Degrees of freedom across gas types
The one table to commit to memory. Every entry below follows from the single rule $\tfrac{1}{2}k_BT$ per quadratic term, with vibration counted twice.
| Gas type | Translational | Rotational | Vibrational | Total f | Energy / molecule |
|---|---|---|---|---|---|
| Monatomic (He, Ne, Ar) | 3 | 0 | 0 | 3 | $\tfrac{3}{2}k_BT$ |
| Diatomic, rigid — moderate T (O2, N2) | 3 | 2 | 0 | 5 | $\tfrac{5}{2}k_BT$ |
| Diatomic, vibrating — high T (CO at high T) | 3 | 2 | 2 | 7 | $\tfrac{7}{2}k_BT$ |
| Polyatomic, nonlinear, rigid (H2O, NH3) | 3 | 3 | 0 | 6 | $3k_BT$ |
| Polyatomic with vibration | 3 | 3 | $2f_{\text{vib}}$ | $6 + 2f_{\text{vib}}$ | $(3 + f_{\text{vib}})k_BT$ |
Read the table as a single rule applied repeatedly: count one quadratic term for each translational direction, one for each genuine rotational axis, and two for each active vibrational mode. Multiply the total $f$ by $\tfrac{1}{2}k_BT$ for the energy per molecule, or by $\tfrac{1}{2}RT$ for the energy per mole.
Internal energy U = (f/2)nRT
Because an ideal gas has no intermolecular potential energy, its internal energy is purely the sum of these molecular energy modes. For $n$ moles of a gas whose molecules each have $f$ active quadratic degrees of freedom,
$$\boxed{\,U = \frac{f}{2}\,n R T\,}.$$Two consequences NEET tests directly. First, $U$ depends only on temperature (and on $f$), never on pressure or volume — a fact that underlies the result that the internal energy of an ideal gas is a function of $T$ alone. Second, for a mixture of non-reacting ideal gases the total internal energy is simply the sum over the components, each evaluated with its own $f$. That additivity is exactly what the 2017 PYQ below exploits.
A vessel holds 3 mol of a monatomic gas and 2 mol of a rigid diatomic gas at the same temperature $T$. Find the total internal energy of the mixture.
Monatomic part. $f = 3$, so $U_1 = \tfrac{3}{2}n_1 RT = \tfrac{3}{2}(3)RT = \tfrac{9}{2}RT$.
Diatomic part. $f = 5$, so $U_2 = \tfrac{5}{2}n_2 RT = \tfrac{5}{2}(2)RT = 5RT$.
Total. $U = U_1 + U_2 = \tfrac{9}{2}RT + 5RT = \tfrac{19}{2}RT = 9.5\,RT$. Each gas keeps its own $f$; never apply a single $f$ to the whole mixture.
Counting traps
Score every degree-of-freedom count against this checklist before you compute energy or specific heat.
- Vibration counts twice.
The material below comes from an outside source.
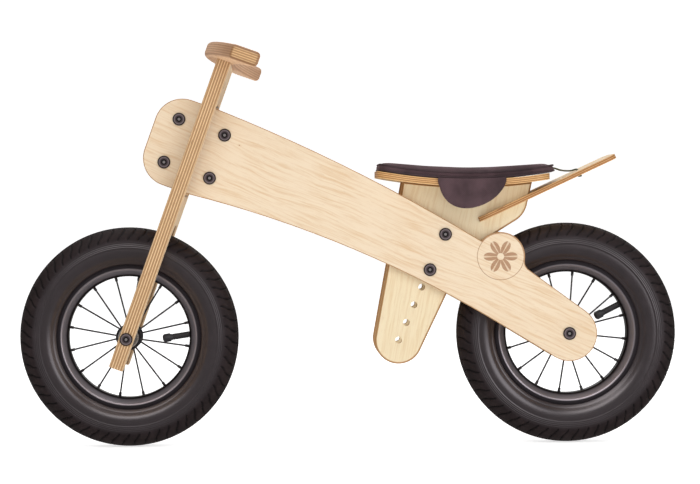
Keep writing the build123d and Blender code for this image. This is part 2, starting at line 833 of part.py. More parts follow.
    with BuildPart() as cap:
        with Locations(valve_plane.offset(stem_end - cap_length)):
            Cylinder(
                cap_diameter / 2,
                cap_length,
                align=(Align.CENTER, Align.CENTER, Align.MIN),
            )
        cap_rims = cap.edges().filter_by(GeomType.CIRCLE)
        chamfer(cap_rims, 1.0)
    save(cap.part, f"{prefix}_valve_cap")


spoke_step = 360 / spoke_count
wheel("front", front_x, 12.8, 12.8 - spoke_step / 2, 7.0)
wheel("rear", rear_x, 15.4, 15.4 + spoke_step / 2, 0.0)

# ---- Seat boards ----
front_lean = math.radians(tongue_front_lean)
rear_lean = math.radians(tongue_rear_lean)
tongue = seat_holes[0]
tongue_front = (
    tongue[0] - tongue_radius * math.cos(front_lean),
    tongue[1] + tongue_radius * math.sin(front_lean),
)
tongue_rear = (
    tongue[0] + tongue_radius * math.cos(rear_lean),
    tongue[1] - tongue_radius * math.sin(rear_lean),
)
plate_under = [
    (x, curve_z(x, plate_radius)) for x in (seat_x - board_front, dip_x, seat_x + board_rear)
]
waist = (seat_x + waist_back, seat_z + waist_up)
heel = (seat_x + heel_back, seat_z + heel_up)
slope = math.radians(mudguard_slope)
mudguard_front = (seat_x + mudguard_back, seat_z + mudguard_up)


def mudguard_place(along, above=0.0):
    """The X and Z this far along the mudguard from its front lower corner, and above its underside."""
    x = mudguard_front[0] + along * math.cos(slope) - above * math.sin(slope)
    z = mudguard_front[1] + along * math.sin(slope) + above * math.cos(slope)
    return (x, z)


def board_outline():
    """The side view of a seat board: a tongue below, and a wide part under the seat plate."""
    with BuildSketch() as outline:
        with BuildLine():
            Line(tongue_front, plate_under[0])
            ThreePointArc(*plate_under)
            Polyline(plate_under[-1], heel, waist, tongue_rear, tongue_front)
        make_face()
        with Locations(tongue):
            Circle(tongue_radius)
        for corner, corner_radius in ((heel, heel_radius), (waist, waist_radius)):
            fillet(outline.vertices().sort_by_distance((*corner, 0))[0], corner_radius)
    return outline.sketch_local


for side, face_y in (("left", -board_inner), ("right", panel_inner)):
    with BuildPart() as board:
        with BuildSketch(side_plane(face_y)):
            add(board_outline())
        extrude(amount=board_thickness)
        chamfer(board.faces().filter_by(Axis.Y).edges(), board_edge)
        drill_across(seat_holes, bolt_hole_radius)
        with BuildSketch(side_plane(face_y)):
            with BuildLine():
                Polyline(
                    mudguard_place(-slot_gap, -slot_gap),
                    mudguard_place(mudguard_length, -slot_gap),
                    mudguard_place(mudguard_length, mudguard_thickness + slot_gap),
                    mudguard_place(-slot_gap, mudguard_thickness + slot_gap),
                    close=True,
                )
            make_face()
        extrude(amount=board_thickness, mode=Mode.SUBTRACT)
    save(board.part, f"seat_board_{side}")

with BuildPart() as seat_spacers:
    with BuildSketch(side_plane(board_inner)):
        with Locations(*seat_bolts):
            Circle(spacer_tube / 2)
            Circle(bolt_hole_radius, mode=Mode.SUBTRACT)
    extrude(amount=2 * board_inner)
save(seat_spacers.part, "seat_spacer_tubes")


def curved_slab(low_radius, high_radius, ahead, behind, width, crown=0.0):
    """A slab between two arcs about the seat plate's centre, thickened by a crown at its middle."""
    first, last = dip_x - ahead, dip_x + behind
    with BuildPart() as slab:
        with BuildSketch(side_plane(width / 2)):
            with BuildLine():
                lower = [(x, curve_z(x, low_radius)) for x in (first, dip_x, last)]
                upper = [(x, curve_z(x, high_radius)) for x in (last, dip_x, first)]
                upper[1] = (upper[1][0], upper[1][1] + crown)
                ThreePointArc(*lower)
                Line(lower[-1], upper[0])
                ThreePointArc(*upper)
                Line(upper[-1], lower[0])
            make_face()
        extrude(amount=width)
    return slab.part


# ---- Seat plate, its cleats and screws ----
screw_places = [dip_x - cleat_ahead + screw_inset, dip_x + cleat_behind - screw_inset]
screw_y = board_inner - cleat_width / 2
screw_planes = []
for px in screw_places:
    for py in (-screw_y, screw_y):
        top = Vector(px, py, curve_z(px, plate_top_radius))
        to_centre = Vector(dip_x - px, 0, dip_z + plate_radius - top.Z)
        screw_planes.append(Plane(origin=top, z_dir=to_centre))


def screws(shank_gap, mode=Mode.ADD):
    """The four wood screws, or with a gap and Mode.SUBTRACT their holes."""
    for plane in screw_planes:
        with Locations(plane):
            Cylinder(
                screw_diameter / 2 + shank_gap,
                screw_length + shank_gap,
                align=(Align.CENTER, Align.CENTER, Align.MAX),
                mode=mode,
            )
            Cone(
                screw_diameter / 2 + shank_gap,
                screw_head / 2 + shank_gap,
                screw_head_height,
                align=(Align.CENTER, Align.CENTER, Align.MAX),
                mode=mode,
            )


with BuildPart() as seat_plate:
    add(curved_slab(plate_radius, plate_top_radius, plate_ahead, plate_behind, plate_width))
    upright = seat_plate.edges().filter_by(
        lambda e: e.length < 1.2 * plate_thickness and abs(abs(e.center().Y) - plate_width / 2) < 1
    )
    fillet(upright, plate_corner)
    screws(seat_fit, Mode.SUBTRACT)
save(seat_plate.part, "seat_plate")

with BuildPart() as cleats:
    first, last = dip_x - cleat_ahead, dip_x + cleat_behind
    under = [(x, curve_z(x, plate_radius)) for x in (first, dip_x, last)]
    for way in (-1, 1):
        with BuildSketch(side_plane(way * board_inner)):
            with BuildLine():
                ThreePointArc(*under)
                Polyline(under[-1], (last, dip_z - cleat_depth), (first, dip_z - cleat_depth), under[0])
            make_face()
        extrude(amount=way * cleat_width)
    screws(seat_fit, Mode.SUBTRACT)
save(cleats.part, "seat_cleats")

with BuildPart() as seat_screws:
    screws(0)
save(seat_screws.part, "seat_screws")

# ---- Mudguard ----
guard_plane = Plane(
    origin=(mudguard_front[0], 0, mudguard_front[1]),
    x_dir=(math.cos(slope), 0, math.sin(slope)),
    z_dir=(-math.sin(slope), 0, math.cos(slope)),
)
with BuildPart() as mudguard:
    with BuildSketch(guard_plane) as guard_plan:
        with Locations((mudguard_length / 2, 0)):
            Rectangle(mudguard_length, mudguard_width)
        fillet(guard_plan.vertices(), mudguard_corner)
        with Locations((strap_hole_back, 0)):
            Rectangle(
                strap_thickness + 2 * soft_gap, strap_width + 2 * soft_gap, mode=Mode.SUBTRACT
            )
    extrude(amount=mudguard_thickness)
save(mudguard.part, "mudguard")

# ---- Seat pad, its side flaps and the elastic strap ----
pad_bottom_radius = plate_top_radius - soft_gap
pad_top_radius = pad_bottom_radius - pad_thickness
with BuildPart() as pad:
    add(
        curved_slab(
            pad_bottom_radius, pad_top_radius, pad_ahead, pad_behind, pad_width, pad_crown
        )
    )
    upright = pad.edges().filter_by(
        lambda e: e.length < 1.2 * pad_thickness and abs(abs(e.center().Y) - pad_width / 2) < 1
    )
    fillet(upright, pad_corner)
    rims = pad.faces().filter_by(lambda f: abs(f.normal_at().Z) > 0.9).edges()
    fillet(rims, pad_edge)
save(pad.part, "seat_pad")

flap_x = dip_x - flap_ahead
flap_top = curve_z(flap_x, pad_bottom_radius) - soft_gap
for side, way in (("left", -1), ("right", 1)):
    with BuildPart() as flap:
        with BuildSketch(side_plane(way * (plate_width / 2 + soft_gap))):
            with BuildLine():
                Line((flap_x - flap_radius, flap_top), (flap_x + flap_radius, flap_top))
                Spline(
                    (flap_x + flap_radius, flap_top),
                    (flap_x + 0.85 * flap_radius, flap_top - 0.43 * flap_drop),
                    (flap_x + 0.50 * flap_radius, flap_top - 0.78 * flap_drop),
                    (flap_x - 0.26 * flap_radius, flap_top - flap_drop),
                    (flap_x - 0.80 * flap_radius, flap_top - 0.66 * flap_drop),
                    (flap_x - flap_radius, flap_top),
                )
            make_face()
        extrude(amount=-way * flap_thickness)
    save(flap.part, f"seat_flap_{side}")

strap_front = strap_hole_back - strap_thickness / 2
strap_rear = strap_hole_back + strap_thickness / 2
bend_height = mudguard_thickness + strap_lift
knot = mudguard_place(strap_hole_back, -strap_knot / 2 - soft_gap)
pad_end = dip_x + pad_behind + soft_gap
pad_end_z = curve_z(dip_x + pad_behind, (pad_top_radius + pad_bottom_radius) / 2)
with BuildPart() as strap:
    with BuildSketch(side_plane(strap_width / 2)):
        with BuildLine():
            Polyline(
                (pad_end, pad_end_z - strap_thickness / 2),
                mudguard_place(strap_front, bend_height),
                mudguard_place(strap_front, -strap_knot / 2),
                mudguard_place(strap_rear, -strap_knot / 2),
                mudguard_place(strap_rear, bend_height + strap_thickness),
                (pad_end, pad_end_z + strap_thickness / 2),
                close=True,
            )
        make_face()
    extrude(amount=strap_width)
    with Locations((knot[0], 0, knot[1])):
        Sphere(strap_knot / 2)
save(strap.part, "elastic_strap")
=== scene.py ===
import math

import bmesh
import bpy
from mathutils import Matrix, Vector, noise


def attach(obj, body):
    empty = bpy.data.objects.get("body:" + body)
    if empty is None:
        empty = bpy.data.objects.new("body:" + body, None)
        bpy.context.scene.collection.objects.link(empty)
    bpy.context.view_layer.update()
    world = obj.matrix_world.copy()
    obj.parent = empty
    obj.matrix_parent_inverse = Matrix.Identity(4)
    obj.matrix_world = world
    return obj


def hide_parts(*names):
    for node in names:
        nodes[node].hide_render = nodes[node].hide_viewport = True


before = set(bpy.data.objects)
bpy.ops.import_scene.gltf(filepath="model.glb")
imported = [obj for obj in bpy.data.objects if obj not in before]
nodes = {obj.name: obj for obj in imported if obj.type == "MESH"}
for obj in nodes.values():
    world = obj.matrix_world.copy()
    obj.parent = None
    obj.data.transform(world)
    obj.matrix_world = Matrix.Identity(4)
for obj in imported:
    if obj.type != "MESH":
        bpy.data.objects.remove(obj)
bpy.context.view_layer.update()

MM = 0.001

# ---- Places on the bike, in metres ----
FRONT_AXLE = Vector((-0.311, 0, 0.156))
REAR_AXLE = Vector((0.311, 0, 0.156))
LEAN = math.radians(20)
STEER_UP = Vector((math.sin(LEAN), 0, math.cos(LEAN)))
STEER_BACK = Vector((math.cos(LEAN), 0, -math.sin(LEAN)))
ACROSS = Vector((0, 1, 0))
DISC = Vector((0.2152, 0, 0.2653))
BADGE_RING = 0.0328
DIP = Vector((0.179, 0, 0.365))
PLATE_RADIUS = 0.700
PLATE_THICKNESS = 0.009
MUDGUARD_SLOPE = math.radians(24.5)
MUDGUARD_ALONG = Vector((math.cos(MUDGUARD_SLOPE), 0, math.sin(MUDGUARD_SLOPE)))
MUDGUARD_UP = Vector((-math.sin(MUDGUARD_SLOPE), 0, math.cos(MUDGUARD_SLOPE)))
MUDGUARD_FRONT = Vector((0.1877, 0, 0.3144))
MUDGUARD_SLOT = 0.160  # along the mudguard from its front end
HEAD_CENTRE = 0.28275  # up the steering line from the front axle
HEAD_BOLT_UP, HEAD_BOLT_BACK = 0.032, 0.034
SEAT_BOLTS = ((0.1156, 0.2478), (0.1379, 0.29742))  # X and Z
FORK_HALF_THICKNESS = 10.25 * MM
HANDLEBAR_FOOT = 412 * MM  # up the steering line from the front axle
PANEL_INNER_FACE = 35 * MM
SEAT_BOARD_INNER_FACE = 23 * MM
RIM_BED = 0.086


# ---- Finishes ----
def shade(red, green, blue):
    """A colour given as it looks, from 0 to 255, turned into the linear one a shader takes."""
    return tuple(
        (c / 255 / 12.92) if c / 255 <= 0.04045 else ((c / 255 + 0.055) / 1.055) ** 2.4
        for c in (red, green, blue)
    )


class Finish:
    """A node material, built up one linked node at a time."""

    def __init__(self, name, **shader_values):
        self.material = bpy.data.materials.new(name)
        self.material.use_nodes = True
        self.tree = self.material.node_tree
        self.shader = self.tree.nodes["Principled BSDF"]
        coords = self.tree.nodes.new("ShaderNodeTexCoord")
        self.place = coords.outputs["Object"]
        self.facing = coords.outputs["Normal"]
        for socket, value in shader_values.items():
            self.give(socket.replace("_", " "), value)

    def fill(self, socket, value):
        if isinstance(value, bpy.types.NodeSocket):
            self.tree.links.new(value, socket)
        elif socket.type == "RGBA":
            socket.default_value = (*value[:3], 1)
        else:
            socket.default_value = value

    def give(self, name, value):
        self.fill(self.shader.inputs[name], value)

    def node(self, kind, values=(), **settings):
        made = self.tree.nodes.new("ShaderNode" + kind)
        for key, value in settings.items():
            setattr(made, key, value)
        for socket, value in zip(made.inputs, values):
            if value is not None:
                self.fill(socket, value)
        return made

    def math(self, operation, *values):
        return self.node("Math", values, operation=operation).outputs[0]

    def dot(self, vector, axis):
        return self.node("VectorMath", (vector, tuple(axis)), operation="DOT_PRODUCT").outputs[1]

    def offset(self, vector, point):
        return self.node("VectorMath", (vector, tuple(point)), operation="SUBTRACT").outputs[0]

    def scaled(self, vector, factors):
        return self.node("VectorMath", (vector, tuple(factors)), operation="MULTIPLY").outputs[0]

    def length(self, vector):
        return self.node("VectorMath", (vector,), operation="LENGTH").outputs[1]

    def combine(self, x, y, z=0.0):
        return self.node("CombineXYZ", (x, y, z)).outputs[0]

    def noise(self, vector, scale=1.0, detail=3.0, rough=0.55):
        made = self.node("TexNoise")
        self.fill(made.inputs["Vector"], vector)
        made.inputs["Scale"].default_value = scale
        made.inputs["Detail"].default_value = detail
        made.inputs["Roughness"].default_value = rough
        return made.outputs[0]

    def drawn_out(self, values, scales, detail=3.0, rough=0.55):
        """Noise over two or three values, each with its own scale."""
        scaled = [self.math("MULTIPLY", value, scale) for value, scale in zip(values, scales)]
        return self.noise(self.combine(*scaled), 1, detail, rough)

    def ease(self, value, low, high, out_low=0.0, out_high=1.0):
        """Runs smoothly from out_low to out_high as the value goes from low to high."""
        made = self.node(
            "MapRange", (value, low, high, out_low, out_high), interpolation_type="SMOOTHSTEP"
        )
        return made.outputs[0]

    def blend(self, share, first, second):
        made = self.node("Mix", data_type="RGBA")
        for index, value in ((0, share), (6, first), (7, second)):
            self.fill(made.inputs[index], value)
        return made.outputs[2]

    def bands(self, value, stops):
        """Colours that change with a value, as a list of (value from 0 to 1, colour)."""
        ramp = self.node("ValToRGB", (value,))
        elements = ramp.color_ramp.elements
        while len(elements) < len(stops):
            elements.new(0.5)
        for element, (position, colour) in zip(elements, stops):
            element.position = position
            element.color = (*colour, 1)
        return ramp.outputs[0]

    def bump(self, height, depth, strength=1.0):
        made = self.node("Bump")
        made.inputs["Strength"].default_value = strength
        made.inputs["Distance"].default_value = depth
        self.fill(made.inputs["Height"], height)
        self.give("Normal", made.outputs[0])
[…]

One vibrational mode = 2 quadratic terms = $k_BT$, never $\tfrac{1}{2}k_BT$.
- Diatomic rotation has 2 axes, not 3. The bond-axis rotation is dropped, so rigid diatomic $f = 5$.
- Vibration is temperature-gated. At room temperature most diatomics are rigid ($f = 5$); vibration only switches on at high $T$, raising $f$ toward 7.
- Mixtures keep separate $f$ values. Sum $\tfrac{f_i}{2}n_i RT$ over each component; do not average the atomicities.
- Translational KE is universal. $\tfrac{3}{2}k_BT$ per molecule for any ideal gas; only total $U$ depends on $f$.
- Per molecule vs per mole. $\tfrac{1}{2}k_BT$ per molecule equals $\tfrac{1}{2}RT$ per mole — check which the question wants.
Equipartition in one breath
- Each quadratic term in a molecule's energy carries $\tfrac{1}{2}k_BT$ per molecule, or $\tfrac{1}{2}RT$ per mole, in thermal equilibrium.
- Translational and rotational modes give one quadratic term each; a vibrational mode gives two (kinetic + potential), so it counts as $k_BT$.
- Monatomic $f = 3$; rigid diatomic $f = 5$; vibrating diatomic $f = 7$; nonlinear polyatomic $f = 6$ (plus $2f_\text{vib}$ if vibrating).
- Internal energy of $n$ moles: $U = \tfrac{f}{2}nRT$, a function of temperature alone for fixed $f$.
- Average translational KE is $\tfrac{3}{2}k_BT$ for every ideal gas; only the total energy grows with $f$.
- In a mixture, add $\tfrac{f_i}{2}n_i RT$ over each component separately.